I believe OpenSSL can also import and export certs compatible with Outlook, but have not tried it. I suspect that the -keyex and -keysig arguments might have to do with it.

Using openssl S/MIME

To send signed mail,

% openssl smime -sign -inkey keyfile -signer certfile -certfile othercertfile -in messagefile | sendmail recipient

To send encrypted mail,

% openssl smime -encrypt -in messagefile recipientcertfile | sendmail recipient

To send signed and encrypted mail you have to first sign, then encrypt:

% openssl smime -sign -inkey keyfile -signer certfile -certfile othercertfile -in messagefile | openssl smime -encrypt recipientcertfile | sendmail recipient

To decrypt encrypted mail sent to you, save it to a file, then:

% openssl smime -decrypt -in messagefile -inkey keyfile -recip certfile

To save the decryption to a file, you can add -out savefile

If someone sends you signed mail, you can extract their certificate so that you can send them encrypted mail.
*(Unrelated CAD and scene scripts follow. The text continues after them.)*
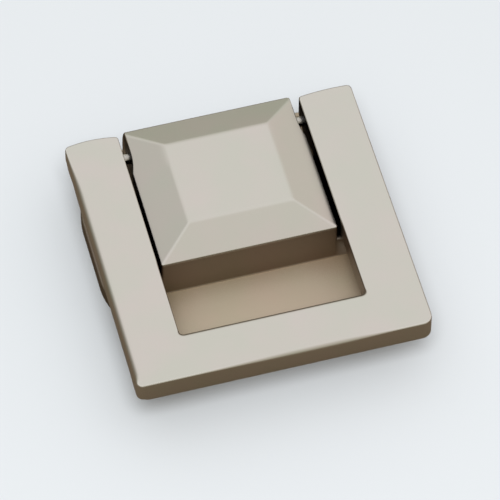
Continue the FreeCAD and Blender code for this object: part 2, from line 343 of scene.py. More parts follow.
def convexity_share(mesh):
    """How sharply convex the metal is at each point, which is where the barrel has rubbed it smoother and
    where a highlight is painted.

    Along an edge of the mesh the curvature is (n2 - n1) . (p2 - p1) / |p2 - p1| ** 2. A point takes
    the mean of the curvatures above zero of its edges, times the radius that counts as fully convex.
    """
    pairs = np.empty(len(mesh.edges) * 2, dtype=int)
    mesh.edges.foreach_get("vertices", pairs)
    points = per_point(mesh, "co")
    normals = per_point(mesh, "normal")
    along = points[pairs[1::2]] - points[pairs[::2]]
    turned_by = normals[pairs[1::2]] - normals[pairs[::2]]
    curvature = (along * turned_by).sum(axis=1) / np.maximum((along ** 2).sum(axis=1), WELD ** 2)
    total = np.bincount(pairs, np.repeat(np.maximum(curvature, 0), 2), len(points))
    mean = total / np.maximum(np.bincount(pairs, minlength=len(points)), 1)
    return np.clip(mean * FULL_CONVEXITY_RADIUS, 0, 1)


def finish_piece(piece, body, node_name, material):
    """Shades a piece, marks its convex edges, which are rubbed smoother and lightened as a painted highlight,
    and hangs it on its body in place of its plain solid.
    """
    piece.data.shade_smooth()
    piece.data.set_sharp_from_angle(angle=CRISP_ANGLE)
    store_share(piece.data, "edge_rub_and_highlight", convexity_share(piece.data))
    piece.data.materials.clear()
    piece.data.materials.append(material)
    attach(piece, body)
    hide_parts(node_name)


def add_node(tree, kind, settings=None, inputs=None, links=None):
    """Adds a shader node with its settings, its input values and its links from (node, output name)."""
    made = tree.nodes.new("ShaderNode" + kind)
    for name, value in (settings or {}).items():
        setattr(made, name, value)
    for name, value in (inputs or {}).items():
        made.inputs[name].default_value = value
    for name, (source, output) in (links or {}).items():
        tree.links.new(source.outputs[output], made.inputs[name])
    return made


def new_material(name):
    """An empty material and its node tree."""
    material = bpy.data.materials.new(name)
    material.use_nodes = True
    material.node_tree.nodes.clear()
    return material, material.node_tree


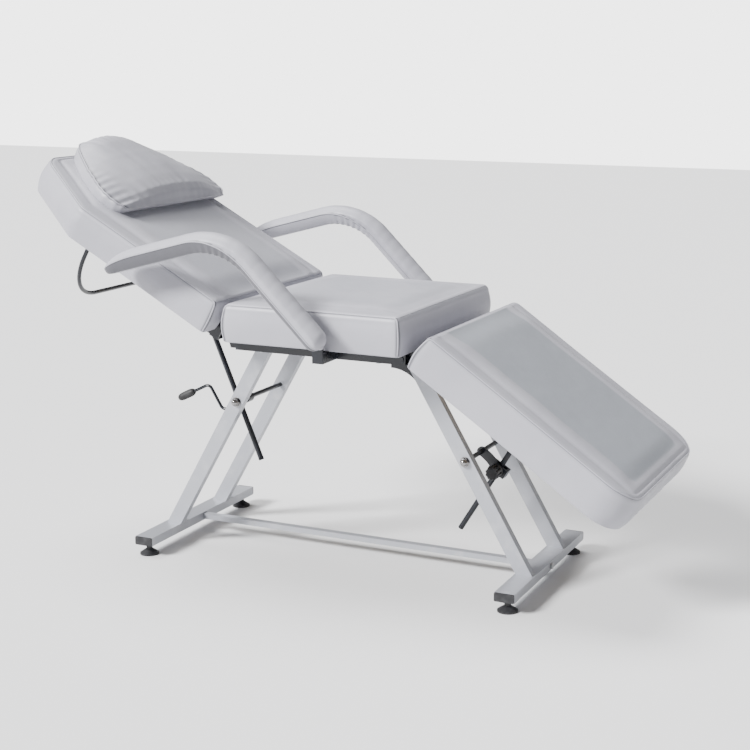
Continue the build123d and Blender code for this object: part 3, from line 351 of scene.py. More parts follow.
class Recipe:
    """Builds the node tree of one finish."""

    def __init__(self, name: str) -> None:
        """Starts a material that is placed by the chair's own coordinates.

        Args:
            name: the material's name.
        """
        self.material = bpy.data.materials.new(name)
        self.material.use_nodes = True
        self.tree = self.material.node_tree
        self.place = self.tree.nodes.new("ShaderNodeTexCoord").outputs["Object"]
        self.made: dict[Texture, Socket] = {}

    def add(self, kind: str, output: str, joined: dict[str, Socket], **values: float | Triple) -> Socket:
        """Adds a node.

        Args:
            kind: its type, without Blender's prefix.
            output: the name of the wanted output.
            joined: the sockets that feed it, by input name.
            values: what its other inputs are set to.

        Returns:
            The output's socket.
        """
        node = self.tree.nodes.new("ShaderNode" + kind)
        for name, value in values.items():
            node.inputs[name].default_value = value
        for name, socket in joined.items():
            self.tree.links.new(socket, node.inputs[name])
        return node.outputs[output]

    def texture(self, texture: Texture) -> Socket:
        """Adds a texture, or finds it when it is already there.

        Args:
            texture: which one.

        Returns:
            Its value's socket.
        """
        if texture not in self.made:
            place = {"Vector": self.place}
            if texture.stretch is not None:
                place = {"Vector": self.add("Mapping", "Vector", place, Scale=texture.stretch)}
            if texture.cells:
                made = self.add("TexVoronoi", "Distance", place, Scale=texture.scale)
            else:
                made = self.add("TexNoise", "Fac", place, Scale=texture.scale, Detail=texture.detail)
            self.made[texture] = made
        return self.made[texture]

    def attribute(self, name: str) -> Socket:
        """Reads a mesh's own named attribute.

        Args:
            name: the attribute's name.

        Returns:
            Its value's socket.
        """
        node = self.tree.nodes.new("ShaderNodeAttribute")
        node.attribute_name = name
        return node.outputs["Fac"]

    def spread(self, value: Socket, reads: tuple[float, float], gives: tuple[float, float]) -> Socket:
        """Returns a value mapped from the range it is read over to the range it becomes."""
        ends = dict(zip(("From Min", "From Max", "To Min", "To Max"), (*reads, *gives)))
        return self.add("MapRange", "Result", {"Value": value}, **ends)

    def mixed(self, share: Socket, first: Triple | Socket, second: Triple) -> Socket:
        """Mixes two colours.

        Args:
            share: how much of the second one.
            first: a colour, or the socket of one.
            second: the other colour.

        Returns:
            The mixed colour's socket.
        """
        node = self.tree.nodes.new("ShaderNodeMix")
        node.data_type = "RGBA"
        self.tree.links.new(share, node.inputs["Factor"])
        sockets = [s for s in node.inputs if s.type == "RGBA"]
        for socket, colour in zip(sockets, (first, second)):
            if isinstance(colour, tuple):
                socket.default_value = (*colour, 1.0)
            else:
                self.tree.links.new(colour, socket)
        return next(s for s in node.outputs if s.type == "RGBA")

    def relief(self, layers: Sequence[Relief]) -> Socket:
        """Lays fine relief on the surface.

        Args:
            layers: the reliefs, each on top of the one before it.

        Returns:
            The normal's socket.
        """
        under: dict[str, Socket] = {}
        for layer in layers:
            joined = {"Height": self.texture(layer.texture), **under}
            normal = self.add("Bump", "Normal", joined, Distance=layer.depth, Strength=layer.strength)
            under = {"Normal": normal}
        return under["Normal"]

    def surface(self, **inputs: Socket | float) -> Material:
        """Feeds the shader.

        Args:
            inputs: a socket or a number for each input, named with _ for a space.

        Returns:
            The finished material.
        """
        shader = self.tree.nodes["Principled BSDF"]
        for name, value in inputs.items():
            socket = shader.inputs[name.replace("_", " ")]
            if isinstance(value, Socket):
                self.tree.links.new(value, socket)
            else:
                socket.default_value = value
        return self.material


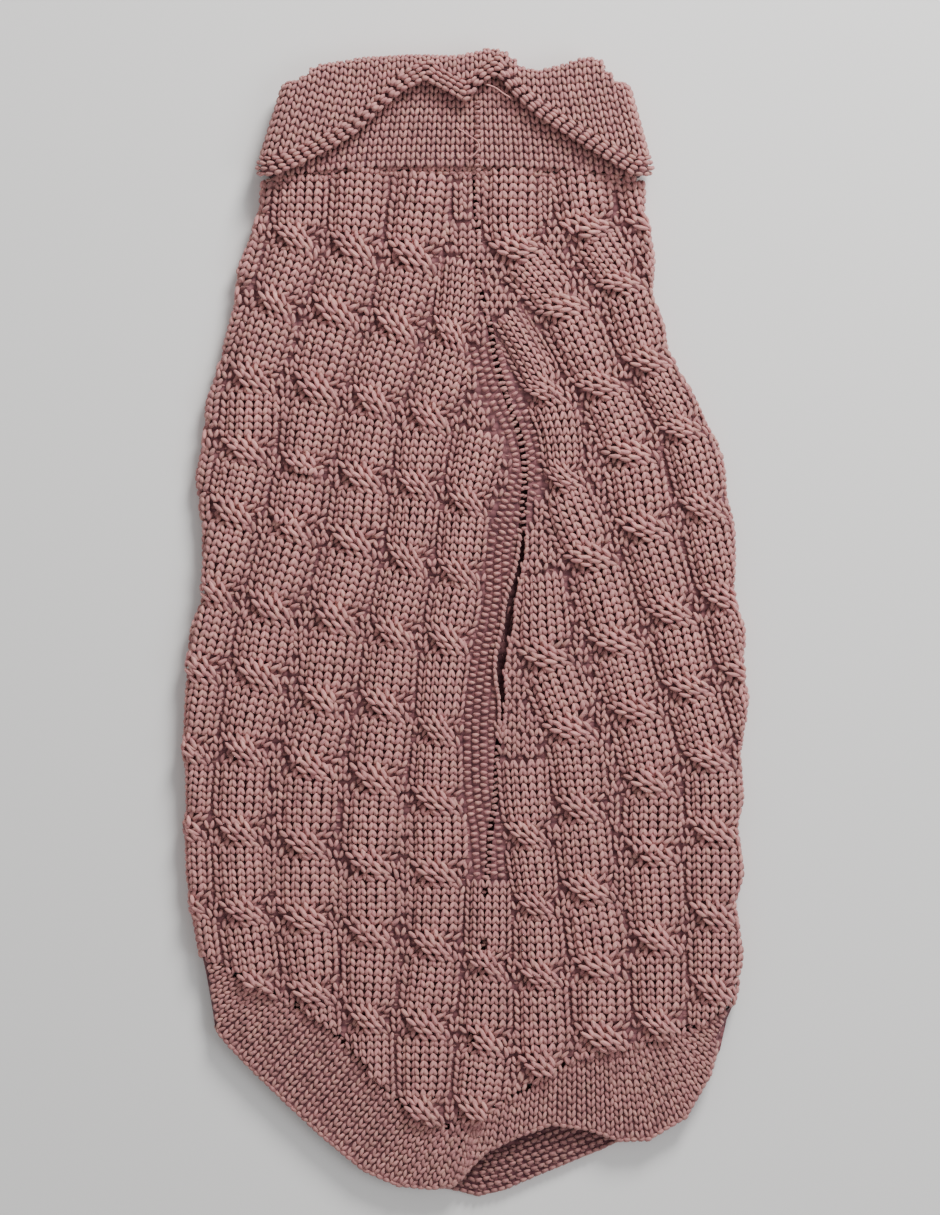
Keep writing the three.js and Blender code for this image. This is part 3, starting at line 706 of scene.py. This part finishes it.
def collar_columns(s, a, kind_of):
    for j in range(20):
        g = EDGE_BAND + (j + 0.5) * ROW
        for purl in (False, True):
            ss = s + (0.5 / NCOL if purl else 0.0) * (np.abs(np.sin(a)) < 0.01)
            aa = a + (math.pi / 10 if purl else 0.0) * (np.abs(np.sin(a)) >= 0.01) * np.sign(a)
            (_, _), straight = flap_path(ss, aa, np.full(len(ss), g), -0.7)
            m = g < straight + RF * math.pi + 1.0
            if not m.any():
                continue
            ss2, aa2 = ss[m], aa[m]
            gg = np.full(len(ss2), g)
            hh = -0.75
            (b, n0), _ = flap_path(ss2, aa2, gg - ROW / 2, hh)
            (t, n1), _ = flap_path(ss2, aa2, gg + ROW / 2, hh)
            n = unit(n0 + n1)
            low = np.cos(aa2) < -0.5
            for kind, q in (("fine", ~low), ("plain", low)):
                if not q.any():
                    continue
                k = q.sum()
                # the recessed purl columns get a darker tone than the knit (0.33 against 0.5): painted shade between
                # the ribs
                if purl:
                    B = t[q] - b[q]
                    A = unit(np.cross(B, n[q]))
                    add_purl("yarn_collar", "plain", (b[q] + t[q]) / 2 - n[q] * 0.75, unit(B), A, n[q], 2.1, 0.6,
                             0.33 + np.zeros(k))
                else:
                    add_knit("yarn_collar", kind, b[q], t[q], n[q], 2.75, 0.80, 0.5 + rng.normal(0, 0.04, k))


collar_columns(ring[:, 0], ring[:, 1], None)
# garter edge of the flap: rows of bumps that follow the free edge
sa = []
for i in range(46):
    sa.append(((i + 0.5) / 46, 0.0))
for i in range(6):
    sa.append((1.0, (i + 0.5) / 6 * math.pi))
for i in range(46):
    sa.append((1 - (i + 0.5) / 46, math.pi))
for i in range(6):
    sa.append((0.0, -math.pi + (i + 0.5) / 6 * math.pi))
sa = np.array(sa)
for j, (g, h) in enumerate(((0.4, -0.9), (2.5, 0.1), (4.7, 0.15), (6.7, -0.3))):
    gg = np.full(len(sa), g)
    (p, n), _ = flap_path(sa[:, 0], sa[:, 1], gg, -0.6)
    p = p + n * h
    nxt = np.roll(p, -1, axis=0) - np.roll(p, 1, axis=0)
    A = unit(nxt - n * (nxt * n).sum(1, keepdims=True))
    shift = A * (1.5 if j % 2 else 0.0)
    add_purl("yarn_collar", "fine", p + shift, np.cross(n, A), A, n, 3.6, 0.95, 0.5 + np.zeros(len(sa)))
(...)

To do this, save their signed message and do:

% openssl smime -pk7out -in messagefile | openssl pkcs7 -print_certs

Verifying signed mail is a little trickier. First, you need a file with all of the trusted root certificates in it. The good folks who make the Apache mod_ssl module include a file in their distribution called 'ca-bundle.crt'. This file includes all of the trusted roots that come with Netscape's browser. I've put a copy of it here (note that it's renamed so as to not get a more convenient MIME type) for your downloading pleasure, but you should probably verify that it's correct if you're paranoid.

So, to verify a signed message:

% openssl smime -CAfile path/ca-bundle.crt -verify -in messagefile

NOTE I believe there is a bug that affects at least version 0.95a of OpenSSL (they may call it a feature. I'm not so sure). You must start the plaintext of a signed or encrypted message with a blank line. I suppose you're really supposed to start it with MIME headers or some such. Whatever. If you start it with a non-blank line that it doesn't like, the resulting message will not be properly signed.